Now Tech’s leading tackler on the season with 44, Griffin wasn’t finished. Saturday was, remember, a very good day for the redshirt junior from Sandy Creek High School.

Not 20 minutes after fellow Sandy Creek graduate Calvin Johnson was honored at halftime for his induction into the Georgia Tech Sports Hall of Fame, Griffin ended the Eagles’ first parry of the second half.

GSU was just outside of field-goal range at the Tech 37 and staring at fourth-and-five. Up the middle came Griffin, and down went Upshaw. That 11-yard sack was the first in his 32 games at Tech.

The Jackets went three-and-out after that but when the Eagles faced third-and-four at midfield, Griffin blitzed once more.

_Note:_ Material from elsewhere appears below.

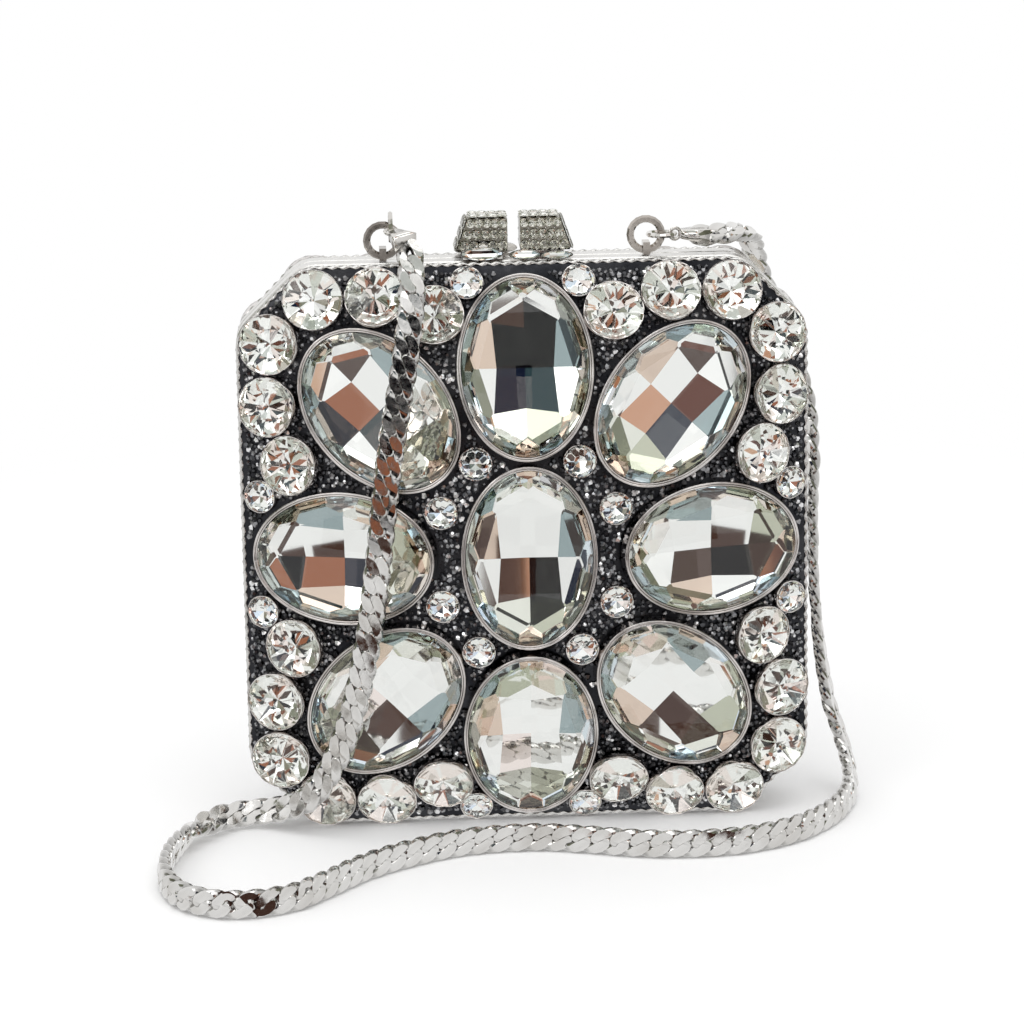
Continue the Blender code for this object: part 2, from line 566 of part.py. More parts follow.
def make_clasp(side, name, lean):
    """Make one kiss-lock post on its seat and pin; the lean is -1 for the left post and +1 for the right one."""
    top = 2 * CASE_HALF_HEIGHT
    inner_x = POST_MIDDLE_X + lean * POST_GAP / 2
    outer_x = inner_x + lean * POST_BASE_WIDTH
    outer_top_x = inner_x + lean * POST_TOP_WIDTH
    middle_x = inner_x + lean * POST_BASE_WIDTH / 2
    axis_y = side * POST_AXIS_Y
    axis_z = top + POST_AXIS_LIFT

    seat = bmesh.new()
    box_solid(seat, (middle_x - SEAT_WIDTH / 2, axis_y - SEAT_DEPTH / 2, top + FIT_GAP),
              (middle_x + SEAT_WIDTH / 2, axis_y + SEAT_DEPTH / 2, top + FIT_GAP + SEAT_THICKNESS))
    seat_item = add_object(name + "_clasp_seat", seat, (0.6, 0.6, 0.6), 0.3)
    ear = bmesh.new()
    rod_solid(ear, (middle_x - EAR_WIDTH / 2, axis_y, axis_z), (middle_x + EAR_WIDTH / 2, axis_y, axis_z), EAR_RADIUS, 12)
    stem = bmesh.new()
    box_solid(stem, (middle_x - EAR_WIDTH / 2, axis_y - EAR_RADIUS, top + FIT_GAP + SEAT_THICKNESS / 2),
              (middle_x + EAR_WIDTH / 2, axis_y + EAR_RADIUS, axis_z))
    bore = bmesh.new()
    rod_solid(bore, (middle_x - EAR_WIDTH, axis_y, axis_z), (middle_x + EAR_WIDTH, axis_y, axis_z),
              POST_PIN_RADIUS + POST_PIN_GAP, 12)
    use_boolean(seat_item, add_cutter(name + "_clasp_stem", stem), "UNION")
    use_boolean(seat_item, add_cutter(name + "_clasp_ear", ear), "UNION")
    use_boolean(seat_item, add_cutter(name + "_clasp_ear_bore", bore), "DIFFERENCE")

    pin = bmesh.new()
    rod_solid(pin, (middle_x - POST_PIN_LENGTH / 2, axis_y, axis_z), (middle_x + POST_PIN_LENGTH / 2, axis_y, axis_z),
              POST_PIN_RADIUS, 12)
    add_object(name + "_clasp_pin", pin, (0.6, 0.6, 0.6), 0.3)

    post = bmesh.new()
    low = top + POST_LIFT
    high = low + POST_HEIGHT
    half = POST_DEPTH / 2
    corners = [((inner_x, outer_x), low), ((inner_x, outer_top_x), high)]
    rings = []
    for (first_x, second_x), height in corners:
        rings.append([post.verts.new((px, py, height)) for px, py in
                      ((first_x, -half), (second_x, -half), (second_x, half), (first_x, half))])
    add_ring_strip(post, rings[0], rings[1])
    post.faces.new(rings[0])
    post.faces.new(rings[1])
    post_item = add_object(name + "_clasp_post", post, (0.8, 0.8, 0.8), 0.15)
    slot = bmesh.new()
    reach = EAR_RADIUS + EAR_GAP
    box_solid(slot, (middle_x - EAR_WIDTH / 2 - EAR_GAP, axis_y - reach, low - reach),
              (middle_x + EAR_WIDTH / 2 + EAR_GAP, axis_y + reach, axis_z + reach))
    socket = bmesh.new()
    rod_solid(socket, (middle_x - POST_PIN_LENGTH / 2 - EAR_GAP, axis_y, axis_z),
              (middle_x + POST_PIN_LENGTH / 2 + EAR_GAP, axis_y, axis_z), POST_PIN_RADIUS + POST_PIN_GAP, 12)
    use_boolean(post_item, add_cutter(name + "_clasp_slot", slot), "DIFFERENCE")
    use_boolean(post_item, add_cutter(name + "_clasp_socket", socket), "DIFFERENCE")


def add_wire_ring(shape, centre, mean_radius, wire_radius, plane):
    """Add a round wire ring that lies in the XZ, YZ or XY plane."""
    rings = []
    for i in range(RING_SEGMENTS):
        angle = 2 * math.pi * i / RING_SEGMENTS
        ring = []
        for j in range(WIRE_SEGMENTS):
            turn = 2 * math.pi * j / WIRE_SEGMENTS
            reach = mean_radius + wire_radius * math.cos(turn)
            offset = wire_radius * math.sin(turn)
            along, up = reach * math.cos(angle), reach * math.sin(angle)
            local = {"XZ": Vector((along, offset, up)), "YZ": Vector((offset, along, up)),
                     "XY": Vector((along, up, offset))}[plane]
            ring.append(shape.verts.new(Vector(centre) + local))
        rings.append(ring)
    for i in range(RING_SEGMENTS):
        add_ring_strip(shape, rings[i], rings[(i + 1) % RING_SEGMENTS])


def ring_centre_height():
    """Return the height of a strap ring's middle, with its lowest wire held in the lug."""
    return 2 * CASE_HALF_HEIGHT + FIT_GAP + RING_WIRE_RADIUS + RING_MEAN_RADIUS


def make_strap_ring(name, x):
    """Make one strap ring and the lug that holds it on the front band."""
    top = 2 * CASE_HALF_HEIGHT
    ring = bmesh.new()
    add_wire_ring(ring, (x, RING_Y, ring_centre_height()), RING_MEAN_RADIUS, RING_WIRE_RADIUS, "XZ")
    add_object(name + "_strap_ring", ring, (0.5, 0.47, 0.43), 0.3)
    lug = bmesh.new()
    box_solid(lug, (x - LUG_WIDTH / 2, RING_Y - LUG_DEPTH / 2, top + FIT_GAP),
              (x + LUG_WIDTH / 2, RING_Y + LUG_DEPTH / 2, top + FIT_GAP + LUG_HEIGHT))
    lug_item = add_object(name + "_ring_lug", lug, (0.6, 0.6, 0.6), 0.3)
    hollow = bmesh.new()
    hollow_z = top + FIT_GAP + RING_WIRE_RADIUS
    rod_solid(hollow, (x - LUG_WIDTH, RING_Y, hollow_z), (x + LUG_WIDTH, RING_Y, hollow_z), LUG_SLOT_RADIUS, 12)
    mouth = bmesh.new()
    box_solid(mouth, (x - LUG_WIDTH, RING_Y - LUG_SLOT_RADIUS, top - LUG_HEIGHT),
              (x + LUG_WIDTH, RING_Y + LUG_SLOT_RADIUS, hollow_z))
    use_boolean(lug_item, add_cutter(name + "_lug_hollow", hollow), "DIFFERENCE")
    use_boolean(lug_item, add_cutter(name + "_lug_mouth", mouth), "DIFFERENCE")


def smooth_route(points, step):
    """Return points about a step apart on a smooth curve through the route's points."""
    vectors = [Vector(p) for p in points]
    padded = [2 * vectors[0] - vectors[1], *vectors, 2 * vectors[-1] - vectors[-2]]
    fine = []
    for i in range(1, len(padded) - 2):
        before, start, finish, after = padded[i - 1:i + 3]
        for k in range(12):
            t = k / 12
            fine.append(0.5 * (2 * start + (finish - before) * t + (2 * before - 5 * start + 4 * finish - after) * t ** 2
                               + (3 * start - before - 3 * finish + after) * t ** 3))
    fine.append(vectors[-1])
    lengths = [0.0]
    for first, second in zip(fine, fine[1:]):
        lengths.append(lengths[-1] + (second - first).length)
    count = max(2, round(lengths[-1] / step))
    result = []
    index = 0
    for i in range(count + 1):
        target = lengths[-1] * i / count
        while index < len(fine) - 2 and lengths[index + 1] < target:
            index += 1
        span = lengths[index + 1] - lengths[index]
        share = (target - lengths[index]) / span if span > 0.0 else 0.0
        result.append(fine[index].lerp(fine[index + 1], min(1.0, share)))
    return result


def make_chain():
    """Make the chain's plain tube along its route."""
    points = smooth_route(CHAIN_ROUTE, CHAIN_STEP)
    curve = bpy.data.curves.new("strap_chain", "CURVE")
    curve.dimensions = "3D"
    curve.bevel_depth = CHAIN_RADIUS
    curve.bevel_resolution = 2
    curve.use_fill_caps = True
    curve.twist_mode = "MINIMUM"
    spline = curve.splines.new("POLY")
    spline.points.add(len(points) - 1)
    for target, point in zip(spline.points, points):
        target.co = (*point, 1.0)
    curve.materials.append(make_material("strap_chain_finish", (0.7, 0.69, 0.68), 0.2, 1.0))
    item = bpy.data.objects.new("strap_chain", curve)
    bpy.context.scene.collection.objects.link(item)
    length = sum((b - a).length for a, b in zip(points, points[1:]))
    print(f"chain length {length:.4f} m, {len(points)} points")


def make_end_cap(name, centre, way, length, wide, eye_in_width):
    """Make the cap that holds the chain's last link, with an eye round the end ring's wire at the centre."""
    way = Vector(way).normalized()
    wide = (Vector(wide) - way * way.dot(Vector(wide))).normalized()
    thick = way.cross(wide)
    centre = Vector(centre)
    cap = bmesh.new()
    rings = []
    for distance, (width, thickness) in ((EYE_RADIUS, CAP_NECK), (EYE_RADIUS + length, CAP_MOUTH)):
        middle = centre + way * distance
        rings.append([cap.verts.new(middle + wide * width * u + thick * thickness * v)
                      for u, v in ((-0.5, -0.5), (0.5, -0.5), (0.5, 0.5), (-0.5, 0.5))])
    add_ring_strip(cap, rings[0], rings[1])
    cap.faces.new(rings[0])
    cap.faces.new(rings[1])
    item = add_object(name + "_end_cap", cap, (0.7, 0.69, 0.68), 0.25)
    eye = bmesh.new()
    add_wire_ring(eye, (0.0, 0.0, 0.0), EYE_RADIUS, EYE_WIRE, "XZ")
    side = wide if eye_in_width else thick
    basis = Matrix((way, side.cross(way), side)).transposed().to_4x4()
    eye.transform(Matrix.Translation(centre) @ basis)
    use_boolean(item, add_cutter(name + "_cap_eye", eye), "UNION")


def make_chain_ends():
    """Make the rings and caps at the two ends of the chain."""
    height = ring_centre_height()
    left_x = RING_LEFT_X + LEFT_RING_OFFSET
    wire_rise = math.sqrt(RING_MEAN_RADIUS ** 2 - LEFT_RING_OFFSET ** 2)
    left_ring = bmesh.new()
    left_centre = Vector((left_x, RING_Y, height + wire_rise))
    add_wire_ring(left_ring, left_centre, END_RING_RADIUS, END_RING_WIRE, "YZ")
    add_object("left_end_ring", left_ring, (0.7, 0.69, 0.68), 0.2)
    drop = Vector((0.0, -math.cos(LEFT_EYE_DROP), -math.sin(LEFT_EYE_DROP)))
    make_end_cap("left", left_centre + drop * END_RING_RADIUS, LEFT_CAP_WAY, LEFT_CAP_LENGTH, (1.0, 0.0, 0.0), True)

    right_centre = Vector((RING_RIGHT_X + RING_MEAN_RADIUS, RING_Y, height))
    right_ring = bmesh.new()
    add_wire_ring(right_ring, right_centre, END_RING_RADIUS, END_RING_WIRE, "XY")
    add_object("right_end_ring", right_ring, (0.7, 0.69, 0.68), 0.2)
    right_eye = right_centre + Vector((END_RING_RADIUS, 0.0, 0.0))
    make_end_cap("right", right_eye, RIGHT_CAP_WAY, RIGHT_CAP_LENGTH, (0.0, 1.0, 0.0), False)


def main():
    """Build the whole clutch."""
    clear_scene()
    for side, name, first_knuckle in ((FRONT, "front", 0), (BACK, "back", 1)):
        make_shell(side, name)
        make_band(side, name)
        make_lining(side, name)
        make_ovals(side, name)
        make_rivoli_rows(side, name)
        make_hinge_leaf(side, name, first_knuckle)
    make_hinge_pin()
    make_clasp(FRONT, "left", -1.0)
    make_clasp(BACK, "right", 1.0)
    make_strap_ring("left", RING_LEFT_X)
    make_strap_ring("right", RING_RIGHT_X)
    make_chain_ends()
    make_chain()


main()
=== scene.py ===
"""Looks of the crystal clutch: crystals, bezels, fine set stones, kiss-lock posts and a flat curb chain.

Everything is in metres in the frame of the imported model: +X to the right, the front face looks along -Y and
+Z is up.
"""
from __future__ import annotations

import logging
import math
from collections.abc import Callable, Sequence
from dataclasses import dataclass, field
from enum import Enum

import bmesh
import bpy
from mathutils import Matrix, Vector

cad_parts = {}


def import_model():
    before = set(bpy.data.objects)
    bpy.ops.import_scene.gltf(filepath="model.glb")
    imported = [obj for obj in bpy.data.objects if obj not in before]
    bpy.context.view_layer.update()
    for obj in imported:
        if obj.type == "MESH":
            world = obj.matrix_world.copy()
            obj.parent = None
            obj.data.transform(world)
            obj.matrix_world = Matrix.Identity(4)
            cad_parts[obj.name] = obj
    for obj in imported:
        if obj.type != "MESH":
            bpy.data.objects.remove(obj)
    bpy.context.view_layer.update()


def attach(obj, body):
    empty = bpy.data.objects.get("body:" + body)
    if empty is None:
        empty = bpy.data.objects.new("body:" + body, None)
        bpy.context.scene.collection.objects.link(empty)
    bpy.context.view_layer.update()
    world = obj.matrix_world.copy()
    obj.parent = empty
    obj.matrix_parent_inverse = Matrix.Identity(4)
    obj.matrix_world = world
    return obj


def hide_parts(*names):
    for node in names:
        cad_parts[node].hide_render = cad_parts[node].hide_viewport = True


LOG = logging.getLogger("clutch")
MM = 0.001
# Per-facet foil colour: plain silver, painted glints of split light and painted reflections of the setting.
TINT_AND_REFLECTION_LAYER = "facet_tint"
SHADE_LAYER = "stone_shade"
# Attribute of painted shade in the creases where the chain's links sit in each other.
CREASE_SHADE_LAYER = "crease"
FULL_TURN = 6.283
Material = bpy.types.Material
Mesh = bpy.types.Mesh
BMesh = bmesh.types.BMesh
Colour = tuple[float, float, float]
Point = tuple[float, float, float]
Pairs = Sequence[tuple[float, float]]
Spot = tuple[Vector, Vector, Vector, Point]


class Side(Enum):
    """The two halves of the case, with the sign of the direction that each face looks in."""

    FRONT = -1.0
    BACK = 1.0

    @property
    def label(self) -> str:
        """The name that the half's nodes start with."""
        return self.name.lower()

    @property
    def body(self) -> str:
        """The CAD body that the half's pieces ride on."""
        return self.label + "_half"


class Facet(Enum):
    """Material slots of a cut stone."""

    CRYSTAL = 0
    FOIL = 1


def angles(count: int, turn: float = 0.0) -> list[float]:
    """Even steps round a circle, in radians, the first one turned by a share of a step."""
    return [2 * math.pi * (i + turn) / count for i in range(count)]


def opaque(colour: Colour) -> tuple[float, float, float, float]:
    """The colour with full alpha."""
    return (*colour, 1.0)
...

Finding himself behind the line of scrimmage again, he caught Fields from behind for a five-yard loss as the ball-carrier tried to sweep right.

Although the ensuing punt left Tech 90 yards away, they covered it in 11 plays and took a 28-10 lead early in the fourth period on Thomas’ second rushing touchdown of the afternoon, a four-yard reversal of field.

“The safeties blitzed more than normal, yes, but the overall defense was about the same,” Griffin said. “You can’t sit back and wait with an option offense. I think we did fairly well stopping the run, mainly doing our jobs.”

Roof broke form personally, too, moving from the sideline to the coaches’ box for the first time this season.

“I let him go wherever he wants,” Johnson said. “He came to me on Monday and said, `Hey, Coach, do you mind if I go to the box?’ Personally, I think he’s better off up there anyway; he can see better.”

Griffin and Gray went more of wherever they wanted, too, and each had themselves an especially fun day.

“In man coverage, they kind of let us play man coverage like we want to play . . . that allowed us to play more loose,” Gray said. “Some plays, I would roll down in the box. Some plays, [Griffin] would roll down and that kind of is our game because we can play faster … not worry about the same thing over and over [and] not think a lot.”